From: stevenvh on 10 May 2010 10:43 Hi, let the one-way function be (a ^ b) mod m. What are typical ranges for a, b and m? I guess a can be small ( 10^1 ?) since (a ^ b) becomes rather large very quickly. TIA Steven
From: Tom St Denis on 10 May 2010 12:15 On May 10, 10:43 am, stevenvh <steven.ne...(a)gmail.com> wrote: > Hi, > let the one-way function be (a ^ b) mod m. What are typical ranges for > a, b and m? I guess a can be small ( 10^1 ?) since (a ^ b) becomes > rather large very quickly. > TIA > Steven What do you mean small? like they're all on the order of at most 2 digits? No. DH is normally computed over 300+ digit [decimal] numbers. tom
From: Bryan on 10 May 2010 14:35 stevenvh asked: > let the one-way function be (a ^ b) mod m. What are typical ranges for > a, b and m? I guess a can be small ( 10^1 ?) since (a ^ b) becomes > rather large very quickly. Yes, the base can be small, as long as it generates a large subgroup of the multiplicative group mod m. RFC 3526 specifies some groups for Diffie-Hellman key exchange that use 2 as the base. You can find more guidance on sizes in: http://csrc.nist.gov/publications/nistpubs/800-57/sp800-57-Part1-revised2_Mar08-2007.pdf -- --Bryan
From: bert on 11 May 2010 04:32 On 10 May, 15:43, stevenvh <steven.ne...(a)gmail.com> wrote: > Hi, > let the one-way function be (a ^ b) mod m. What are typical ranges for > a, b and m? I guess a can be small ( 10^1 ?) since (a ^ b) becomes > rather large very quickly. You're new to this, aren't you? (a^b) mod m is computed by a binary power ladder in approximately 1.5 * log2(b) steps. As the answer can be reduced modulo m at each stage, intermediate results never exceed m, however large a and b are. For a trivial example, to compute a^77, one computes in turn a^(2, 4, 8, 9, 18, 19, 38, 76, 77), where at each stage one either squares, or multiplies by a. --
From: Maaartin on 11 May 2010 05:28 On May 11, 4:32 am, bert <bert.hutchi...(a)btinternet.com> wrote: > On 10 May, 15:43, stevenvh <steven.ne...(a)gmail.com> wrote: > > > Hi, > > let the one-way function be (a ^ b) mod m. What are typical ranges for > > a, b and m?
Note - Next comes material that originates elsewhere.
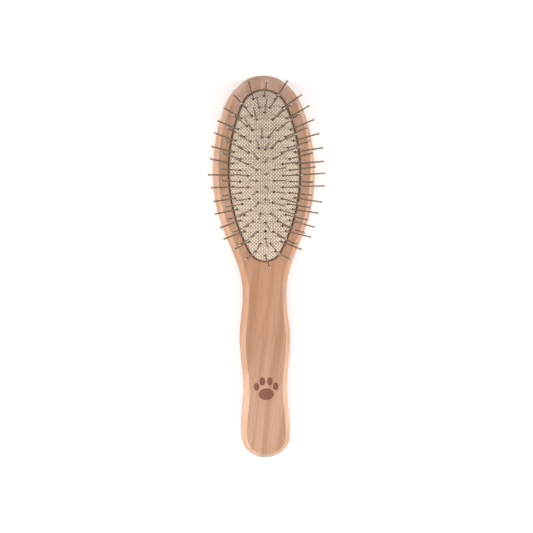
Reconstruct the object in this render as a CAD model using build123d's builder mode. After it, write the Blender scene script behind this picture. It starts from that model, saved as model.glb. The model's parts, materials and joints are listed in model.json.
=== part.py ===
"""Pet grooming brush: a wooden body with an air cushion that carries rings of metal pins.

The row frame is in millimetres. +Y runs from the grip to the tip of the head, +Z points out of
the pin side, and the origin is the middle of the flat back face that the brush rests on.
"""

import os
from collections import namedtuple
from math import cos, exp, hypot, pi, sin, sqrt
from random import Random

from build123d import *

# Wooden body
THICKNESS = 17.0
RIM = 8.3  # wood between the cushion's opening and the outside of the head
EDGE_BAND = 3.0  # the eased front edge, seen from the front
EDGE_FALL = 3.6  # the same edge, seen from the side
EDGE_BLEND = 3.0  # radius from the eased edge into the side
BACK_RADIUS = 5.5
TIP_SIDES = [(9.8, 107.5), (16.2, 102.1)]  # the head's tip runs through these
TIP_START_Y = 90.2  # and joins the head's side arc here
GRIP_START_Y = 44.0  # where the head's side arc ends and the grip's curve begins
TAPER = (21.5, 17.5)  # half width and y of the main sections from there down
SHOULDER = (13.85, -3.2)
NECK = (12.5, -18.5)
SWELL = (14.45, -39.2)
WAIST = (12.5, -69.5)
BUTT = (14.1, -97.3)  # from here an elliptical end
BUTT_END_Y = -110.0

# Opening for the cushion: an oval of four tangent arcs
OPEN_HALF_WIDTH = 20.9
OPEN_SIDE_RADIUS = 96.0
OPEN_WIDEST_Y = 55.0
OPEN_TOP_Y = 101.7
OPEN_BOTTOM_Y = 3.7
OPEN_EDGE = 0.35  # small chamfer round the opening
CHAMBER_DEPTH = 8.5
GROOVE_DEPTH = 1.5  # undercut that holds the cushion's flange
LIP = 2.7  # wood left over the groove

# Cushion: three bonded sheets, domed, with a shoulder and a flange in the groove
GAP = 0.9  # between the opening and the cushion's shoulder
SHOULDER_DROP = 1.0  # from the wood's front face down to the edge of the dome
DOME_RISE = 8.5
CLOTH = 0.6
RUBBER = 1.8
FOAM = 2.0
WALL_SHARE = 0.25  # the sheets are this much thinner on the shoulder's wall
FLANGE_PLAY = 0.1  # between the flange and the groove's edge and roof
VENT_Y = 21.4
VENT_RADIUS = 0.75
DOME_STATIONS = 13  # cross sections that the dome is drawn through
DOME_OVERRUN = 1.5  # how far it is drawn past the opening

# Pins
PIN_RADIUS = 0.4
PIN_LENGTH = 25.4  # from under the head to the end of the ball
BALL_RADIUS = 0.65
HEAD_RADIUS = 1.1
HEAD_HEIGHT = 0.5
HEAD_GAP = 0.3  # the flat head stands this far off the curved foam
GRIP_CLEARANCE = 0.03  # radial, in the rubber and the foam
CLOTH_HOLE_RADIUS = 0.7  # punched wider than the pin
SCATTER = 0.05  # largest random lean of a pin, as a slope
SPLAY = 0.4  # how much further than the cushion's normal the pins near the handle end lean aside
SPLAY_Y = 18.0
SPLAY_REACH = 11.0
TIP_PIN_Y = 97.0  # the pins past here lean less than the cushion's normal
TIP_PIN_LEAN = 0.6
TRACK_STEPS = 2000  # points a ring is measured along to space its pins
CENTRE_PINS = 5
CENTRE_PITCH = 7.0
CENTRE_Y = 53.3

# The outer ring follows the opening and the others are ellipses. The pins of a ring are evenly
# spaced, and sizes gives how many belong to each group, from the handle end round to the right.
RINGS_Y = 52.6
OUTER_INSET = 2.5
Ring = namedtuple("Ring", "name half_width half_length shift sizes")
RINGS = [
    Ring("outer", None, 45.2, 0.0, (3, 4, 5, 4, 3, 4, 5, 4)),
    Ring("second", 14.4, 39.2, 0.0, (2, 4, 4, 4, 2, 4, 4, 4)),
    Ring("third", 10.1, 35.6, 0.0, (3, 3, 3, 3, 3, 3, 3, 3)),
    Ring("inner", 5.0, 25.0, -1.4, (3, 3, 3, 2, 3, 3)),
]
EIGHT_PLACES = ("handle_end", "right_low", "right_mid", "right_high")
EIGHT_PLACES += ("tip_end", "left_high", "left_mid", "left_low")
SIX_PLACES = ("handle_end", "right_low", "right_high", "tip_end", "left_high", "left_low")

# Generic paw mark burned into the grip: centre, half width across the grip and along it
MARK_Y = -69.0
MARK_DEPTH = 0.2
PAW = [
    ((0.0, -3.1), 4.4, 3.4),
    ((-5.5, 1.3), 1.6, 2.3),
    ((-2.2, 4.3), 1.65, 2.4),
    ((2.2, 4.3), 1.65, 2.4),
    ((5.5, 1.3), 1.6, 2.3),
]

# Worked out from the values above
SIDE_CENTRE = OPEN_SIDE_RADIUS - OPEN_HALF_WIDTH  # x of the centre of the left side's arc
EDGE_Z = THICKNESS - SHOULDER_DROP
CROWN_Z = EDGE_Z + DOME_RISE
FLANGE_Z = THICKNESS - LIP - FLANGE_PLAY
PAD = CLOTH + RUBBER + FOAM
BEND = DOME_RISE / (OPEN_HALF_WIDTH - GAP) ** 2


def end_arc(grow, end_y):
    """One end of the opening grown outward: centre y, radius and where it meets the right side."""
    side_radius = OPEN_SIDE_RADIUS + grow
    reach = abs(end_y - OPEN_WIDEST_Y) + grow
    radius = (side_radius**2 - SIDE_CENTRE**2 - reach**2) / (2 * (side_radius - reach))
    away = (reach - radius) * (1 if end_y > OPEN_WIDEST_Y else -1)
    stretch = side_radius / (side_radius - radius)
    meeting = Vector(SIDE_CENTRE * (stretch - 1), OPEN_WIDEST_Y + away * stretch)
    return OPEN_WIDEST_Y + away, radius, meeting


def side_point(grow, y):
    """Point at height y on the right side arc of the opening grown outward."""
    side_radius = OPEN_SIDE_RADIUS + grow
    return Vector(sqrt(side_radius**2 - (y - OPEN_WIDEST_Y) ** 2) - SIDE_CENTRE, y)


def end_points(grow, end_y):
    """Three points on the right half of one end's arc, from the centre line outward."""
    centre_y, radius, meeting = end_arc(grow, end_y)
    centre = Vector(0, centre_y)
    tip = Vector(0, centre_y + radius * (1 if end_y > OPEN_WIDEST_Y else -1))
    half_way = centre + (tip + meeting - centre * 2).normalized() * radius
    return tip, half_way, meeting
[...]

I guess a can be small ( 10^1 ?) since (a ^ b) becomes > > rather large very quickly. > > You're new to this, aren't you? > > (a^b) mod m is computed by a binary power ladder in > approximately 1.5 * log2(b) steps. As the answer > can be reduced modulo m at each stage, intermediate > results never exceed m, however large a and b are. > > For a trivial example, to compute a^77, one computes > in turn a^(2, 4, 8, 9, 18, 19, 38, 76, 77), where at > each stage one either squares, or multiplies by a. I think, you don't answer what he asked. His concern seems to be the fact, that with small a and b, it could happen that a**b < m, which would mean that no modular reduction happens and a could be recovered simply by taking the b-th root in real numbers.